En los coches, mi amigo me hace entrega de su tarjeta de nuevo y se va a sus asuntos. Como es el jefe, ya no tiene que volver hasta mañana. Yo, que soy el pringao, me llevo las dos tarjetas y me voy a mi casa. Por la tarde, he de volver al edificio, cerca de las 17.00, hora en que se desactivan los tornos. Dejo el coche aparcado por allí cerca, entro fichando con una tarjeta, subo a mi despacho, bajo por otra escalera y al salir ficho con la otra tarjeta. Ya estamos otra vez coordinados el sistema y la realidad. Pero, a efectos de cómputo, ambos hemos salido a fumar sendos pitillos a media mañana y luego nos hemos quedado trabajando hasta las cinco de la tarde, sin salir ni para comer. Con eso, hemos acumulado un montón de tiempo para compensar eventuales déficits en el mes en curso.

Como ven, es un truco que bebe su esencia de los robos a bancos de las grandes películas negras de la historia del cine. Un solo fallo de concentración y nos hubieran descubierto. Pero la cosa debía completarse al día siguiente. Porque yo me había ido a mi casa con las dos tarjetas. Debíamos quedar a primera hora en un punto discreto para que le entregara su tarjeta a mi amigo y pudiéramos entrar los dos correctamente. A media mañana, solíamos comprobar el cuadro revisado de cumplimiento del horario. Cuando te pillaban en un renuncio, todas las cifras se ponían en un rojo furibundo, que denunciaba incumplimientos de varias horas. Pero, con nuestro truco, nunca sucedió. Todas las veces nos salió perfecto. Las filmaciones de las cámaras las revisaban los de la contrata de seguridad, que no observaban nada raro en nuestras conductas naturales y desenvueltas. 

Dicen que el criminal nunca gana. Es mentira. Más cierto es que el que roba a un ladrón tiene cien años de perdón. Quien se las ingenia para burlar un sistema represor, absurdo y agobiante, tiene la redención concedida. Como dije, las primeras veces lo hicimos por necesidad, porque debíamos hacer alguna gestión que no se nos permitía incluir en nuestras salidas legales. Al final, acabamos haciéndolo porque era algo divertido y estimulante, una actividad de riesgo que nos obligaba a estar súper atentos y cuya finalización con éxito nos hacía sentirnos muy bien. Burlar al torno era una forma más de sentirnos vivos en un entorno tan deprimente. Mi amigo y yo conseguimos, pues, hacer de la necesidad virtud.

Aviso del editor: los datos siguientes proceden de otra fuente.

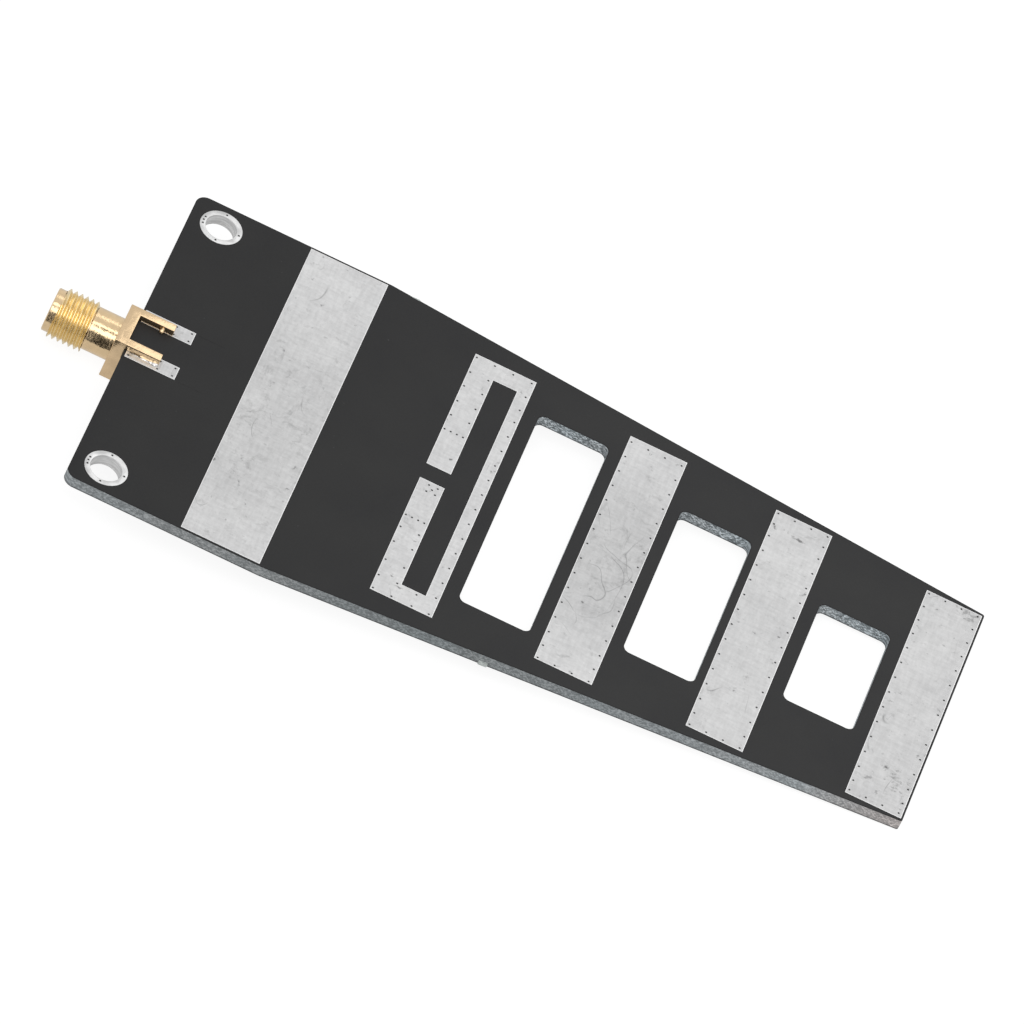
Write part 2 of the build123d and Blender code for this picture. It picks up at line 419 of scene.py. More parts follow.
def ply_pattern(tree, slant):
    """Bundles of glass cut at a slant, over (X + Y, Z): their random greys, their edges and the height."""
    place = node(tree, "ShaderNodeTexCoord")
    split = node(tree, "ShaderNodeSeparateXYZ")
    tree.links.new(place.outputs["Object"], split.inputs[0])
    flat = node(tree, "ShaderNodeCombineXYZ")
    tree.links.new(math_node(tree, "ADD", split.outputs["X"], split.outputs["Y"]), flat.inputs["X"])
    tree.links.new(split.outputs["Z"], flat.inputs["Y"])
    turned = node(tree, "ShaderNodeMapping")
    turned.inputs["Rotation"].default_value = (0, 0, math.radians(slant))
    tree.links.new(flat.outputs[0], turned.inputs["Vector"])
    stretched = node(tree, "ShaderNodeMapping")
    stretched.inputs["Scale"].default_value = (3.0 / MM, 7.5 / MM, 1)
    tree.links.new(turned.outputs["Vector"], stretched.inputs["Vector"])
    cells = node(tree, "ShaderNodeTexVoronoi")
    cells.inputs["Scale"].default_value = 1.0
    tree.links.new(stretched.outputs["Vector"], cells.inputs["Vector"])
    grey = node(tree, "ShaderNodeSeparateColor")
    tree.links.new(cells.outputs["Color"], grey.inputs["Color"])
    return grey.outputs[0], cells.outputs["Distance"], split.outputs["Z"]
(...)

Está claro que un post como este se merece terminar con un vídeo de Samantha Fish, una mujer que sale de todas las situaciones difíciles haciendo de la necesidad virtud. La hemos visto en apuros, como cuando se le desconectó el sistema y siguió bailando al ritmo de sus músicos hasta que le hicieron una chapuza que le permitió cantar una canción y luego se tiró ella misma al suelo para arreglarlo todo bien. También en otra en que se le desconecta la guitarra y lo arregla dando un tirón hacia arriba y comentando Oh, shit. Mi amigo Alfred se sorprende del rejo (hermosa palabra cervantina) que acredita esta mujer. En el vídeo que van a ver, está tocando su cigar box guitar, ayudándose con el bottleneck, ese cilindro metálico que se inserta en el dedo anular de la mano izquierda. 

Pero, después de cantar las primeras estrofas, esa energía que tiene en el cuerpo le hace subrayar una nota ya cerca del estribillo con un guitarrazo de los suyos, con tan mala fortuna que el bottleneck sale volando (si se fijan, lo verán). El batería se da cuenta y para un instante. Ella lo recoge del suelo y aprovecha para enviar su saludo habitual: How're you doing? (¿Cómo están ustedes?) Y luego deja deslizar un soooo (así queeee) para reiniciar la canción justo donde se interrumpió, y todo eso con una sonrisa de oreja a oreja. Les dejo con ella. Sean buenos y no hagan demasiadas travesuras. Pero, si se ven en la tesitura de tener que hacer alguna, háganla bien. Cuando te pillan en un renuncio, da mucha vergüenza. Que tengan una buena semana.

2 comentarios:

  1. Yo que usted, iría rápido a registrar este relato a la Sociedad de Autores. Lo digo por los eventuales derechos de adaptación cinematográfica. De ahí saldría un corto genial.

    ResponderEliminar
    Respuestas
    1. Gracias, tampoco hay que exagerar, es sólo literatura.